Flaş... Flaş... Flaş?..

Milliyet gazetesinde Aslı Aytıntaşbaş yazdı, internet haber siteleri "Flaş" anonsuyla aktardılar:

Mavi Marmara'nın Gazze yerine El Ariş'e gitmesi konusunda uluslararası mutabakat (Türkiye-ABD-Mısır mutabakatı) vardı ve İsrail bunu biliyordıu... İHH Başkanı Bülent Yıldırım da, İsrail donanması ile karşı karşıya gelmeleri halinde Mısır'ın El Ariş limanına yönelmeye başından beri niyetli olduklarını söylüyor... Nitekim 30 Mayıs gecesi saat 23.30'da (İsrail donanmasının tacize başlamasından bir saat sonra) Mavi Marmara'nın rotası El Ariş'e çevrildi... İsrail buna rağmen saldırdı... Dokuz kişi buna rağmen öldü...

Arkadaşlar "Flaş haber" diyorlar, ama İsrailli korsanların o cinayetleri Mavi Marmara Mısır'a yöneldikten sonra işledikleri bilgisi yeni değil.

Mavi Marmara ve İHH camiası olarak çeşitli vesilelerle öteden beri dile getirdiğimiz bu husus, katliamdan bir hafta sonra bu köşede yayınlanan "Mavi Marmara Çamur Tutmaz" başlıklı yazımda da yer alıyordu.

Şöyle:

"Mavi Marmara onların sınır olarak ilan ettiği yere geldiğinde durabilir veya burnunu Mısır sularına çevirebilirdi... Nitekim saldırı başladıktan hemen sonra gemimiz Mısır'a yöneldi (o zaman kan akmamıştı henüz), ama saldırı durmadı ve korsanlar 9 arkadaşımızı hunharca katlettiler..." ("Saldırı" yerine "taciz" kelimesini kullanmalıydım.)

Bu bilgi tabii ki önemli.
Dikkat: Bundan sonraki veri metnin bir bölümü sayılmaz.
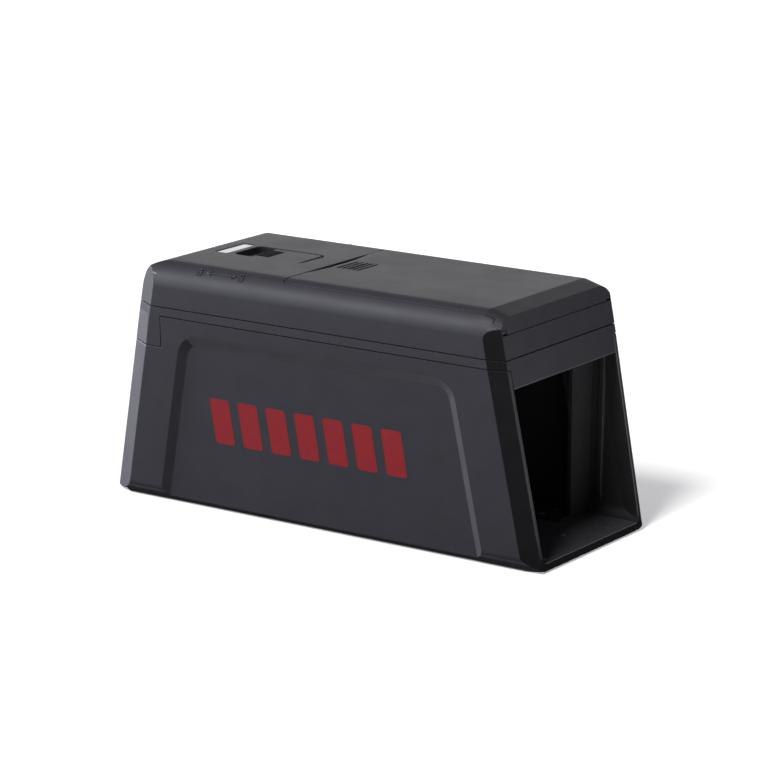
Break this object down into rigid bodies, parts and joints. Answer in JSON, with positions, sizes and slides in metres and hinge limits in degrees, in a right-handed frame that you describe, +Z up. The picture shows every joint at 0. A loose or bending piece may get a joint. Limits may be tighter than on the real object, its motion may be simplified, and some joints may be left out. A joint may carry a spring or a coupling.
{
  "type": "electronic mouse trap",
  "caption": "Tunnel mouse trap: a raked plastic box with an open mouth, a hinged top lid, a lock slider, inner diverters and charged floor plates.",
  "frame": {"origin": "on the ground under the middle of the shell", "axes": "+X towards the open mouth, +Z up, the long sides face -Y and +Y"},
  "size_m": [0.2303, 0.0908, 0.1087],
  "materials": {
    "shell_plastic": "finely textured charcoal plastic",
    "slider_plastic": "satin charcoal plastic",
    "grip_plastic": "soft black plastic",
    "natural_plastic": "unpainted natural plastic",
    "inner_plastic": "smooth black plastic",
    "window_plastic": "milky light guide",
    "steel": "plated steel",
    "plate_metal": "galvanised sheet",
    "lead_brass": "brass strip",
    "board_laminate": "green board laminate",
    "ferrite": "dark ferrite",
    "coil_tape": "amber coil tape",
    "capacitor_sleeve": "shrink sleeve",
    "capacitor_red": "dipped resin",
    "cell_sleeve": "plain cell sleeve",
    "foot_rubber": "soft rubber"
  },
  "bodies": {
    "case": {"base_shell": "shell_plastic", "mid_frame": "shell_plastic", "upper_housing": "shell_plastic", "hinge_pins": "steel", "status_window": "window_plastic", "status_leds": "window_plastic", "front_diverter": "inner_plastic", "rear_diverter": "inner_plastic", "floor_rivets": "inner_plastic", "rear_bulkhead": "inner_plastic", "bulkhead_screws": "steel", "front_plate": "plate_metal", "middle_plate": "plate_metal", "rear_plate": "plate_metal", "plate_screws": "steel", "plate_leads": "lead_brass", "main_board": "board_laminate", "board_screws": "steel", "transformer_core": "ferrite", "transformer_coil": "coil_tape", "capacitors": "capacitor_sleeve", "film_capacitor": "capacitor_red", "control_chip": "grip_plastic", "interlock_switch": "steel", "battery_tray": "inner_plastic", "battery_cells": "cell_sleeve", "contact_strips": "steel", "contact_springs": "steel", "housing_screws": "steel", "rubber_feet": "foot_rubber"},
    "top_lid": {"lid": "shell_plastic"},
    "lock": {"lock_slider": "slider_plastic", "slider_grip": "grip_plastic", "latch_carriage": "natural_plastic", "carriage_screws": "steel", "switch_knob": "grip_plastic"},
    "battery_cover": {"battery_door": "shell_plastic"}
  },
  "joints": [
    {"name": "lid_hinge", "type": "hinge", "parent": "case", "child": "top_lid", "pos_m": [0.09389, 0, 0.1006], "axis": [0, 1, 0], "range_deg": [0, 90]},
    {"name": "lock_slide", "type": "slide", "parent": "case", "child": "lock", "axis": [-1, 0, 0], "range_m": [0, 0.008]},
    {"name": "battery_door_hinge", "type": "hinge", "parent": "case", "child": "battery_cover", "pos_m": [-0.0403, 0, 0.0023], "axis": [0, -1, 0], "range_deg": [0, 95]}
  ]
}
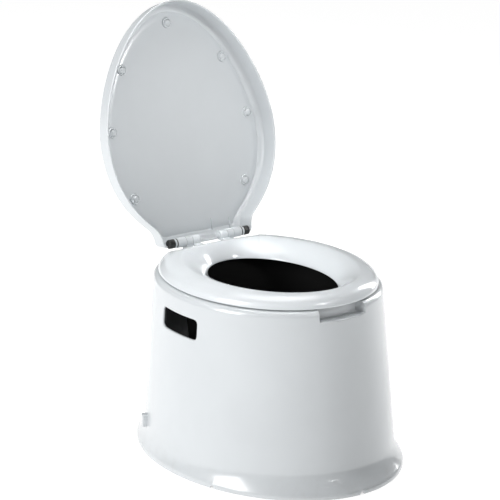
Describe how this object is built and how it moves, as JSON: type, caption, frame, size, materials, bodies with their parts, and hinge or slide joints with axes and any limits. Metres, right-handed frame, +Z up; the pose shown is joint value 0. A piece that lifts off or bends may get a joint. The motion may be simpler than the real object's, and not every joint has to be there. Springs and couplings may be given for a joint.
{
  "type": "portable camping toilet",
  "caption": "Portable camping toilet: oval tapered shell with hinged seat and lid over a loose round bucket with a bail handle.",
  "frame": {"origin": "centre of the shell's oval footprint, on the floor", "axes": "+Z up, -Y towards the front of the seat, +X towards the left hand side of a person who sits on it"},
  "size_m": [0.384, 0.5523, 0.6856],
  "materials": {
    "shell_plastic": "smooth glossy cool white polypropylene",
    "seat_plastic": "smooth glossy white polypropylene",
    "lid_plastic": "white polypropylene, satin inside and glossy outside",
    "hinge_plastic": "white moulded plastic",
    "cap_plastic": "black moulded plastic, satin",
    "bucket_plastic": "black moulded plastic, fine sheen",
    "grip_plastic": "black moulded plastic with fine ribs",
    "buffer_rubber": "soft dark rubber",
    "wire_steel": "zinc-plated drawn wire",
    "screw_steel": "bright steel screw heads"
  },
  "bodies": {
    "bucket": {"bucket": "bucket_plastic"},
    "bail": {"bail_handle": "wire_steel", "bail_grip": "grip_plastic"},
    "shell": {"outer_shell": "shell_plastic", "hinge_bracket_left": "hinge_plastic", "hinge_bracket_right": "hinge_plastic", "bracket_screws": "screw_steel"},
    "seat": {"seat_ring": "seat_plastic", "seat_buffers": "buffer_rubber"},
    "lid": {"lid_shell": "lid_plastic"},
    "pin_left": {"hinge_pin_left": "hinge_plastic", "hinge_washer_left": "cap_plastic", "hinge_cap_left": "cap_plastic"},
    "pin_right": {"hinge_pin_right": "hinge_plastic", "hinge_washer_right": "cap_plastic", "hinge_cap_right": "cap_plastic"}
  },
  "joints": [
    {"name": "shell_lift", "type": "slide", "parent": "bucket", "child": "shell", "axis": [0, 0, 1], "range_m": [0, 0.42]},
    {"name": "bail_swing", "type": "hinge", "parent": "bucket", "child": "bail", "pos_m": [0, -0.011, 0.262], "axis": [-1, 0, 0], "range_deg": [0, 90]},
    {"name": "lid_hinge", "type": "hinge", "parent": "shell", "child": "lid", "pos_m": [0, 0.171, 0.308], "axis": [-1, 0, 0], "range_deg": [-104.5, 0]},
    {"name": "seat_hinge", "type": "hinge", "parent": "shell", "child": "seat", "pos_m": [0, 0.171, 0.308], "axis": [-1, 0, 0], "range_deg": [0, 95]},
    {"name": "pin_left_turn", "type": "hinge", "parent": "shell", "child": "pin_left", "pos_m": [-0.045, 0.171, 0.308], "axis": [1, 0, 0], "continuous": true},
    {"name": "pin_right_turn", "type": "hinge", "parent": "shell", "child": "pin_right", "pos_m": [0.045, 0.171, 0.308], "axis": [1, 0, 0], "continuous": true}
  ],
  "couplings": [
    {"joint": "bail_swing", "follows": "shell_lift", "rad_per_m": 3.7399}
  ]
}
Tabii ki üzerinde durulmalıdır bu bilginin. Ama asıl üzerinde durulması gereken şey şu:

Gazze İsrail'e ait değil. İşgal bölgesi bile değil (İsrailliler 2005'de Gazze'den çekip giderken "Artık Gazze'yle hiçbir alakamız kalmadı" dediler). Kimse uluslararası sulardan geçip Gazze limanına yanaşmak için İsrail'den izin alınması gerektiğini ileri süremez; en azından, uluslararası hukuka dayanarak ileri süremez. Hele, her kayıt ve şart altında uluslararası hukukun teminatı altında olan insani yardım nakliyatına müdahale hiç mazur gösterilemez. Dolayısıyla, Mavi Marmara'nın, uluslararası sular şöyle dursun, Gazze açıklarında saldırıya uğraması bile suç teşkil edecekti.


* * *
Bir şey daha:

İsrail Genelkurmay Başkanı Gabi EşkaNAZİ, öceki gün "Turkel Komisyonu"na verdiği ikinci ifadede, Mavi Marmara'ya saldıran askerlerin (bize göre korsanların) "kendilerini savunmak" için adam öldürdükleri yalanını tekrar etmiş.

Ne demek bu? "Bizim askerlerimiz onları öldürmeseydi onlar bizim askerlerimizi öldüreceklerdi" demek.

Cehennemin dibine kadar yolu var EşkeNAZİ'nin; ama bu vesile ile belirtmek isterim: Asker dediği adamlar öğle korkak ve beceriksizdi ki, Mavi Marmara'da İsraillilerle topyekün savaşmaya niyetli olsaydık, böyle bir irademiz ve hazırlığımız olsaydı, İsrail o gece tarihinin en ağır askeri zayiatını verebilirdi.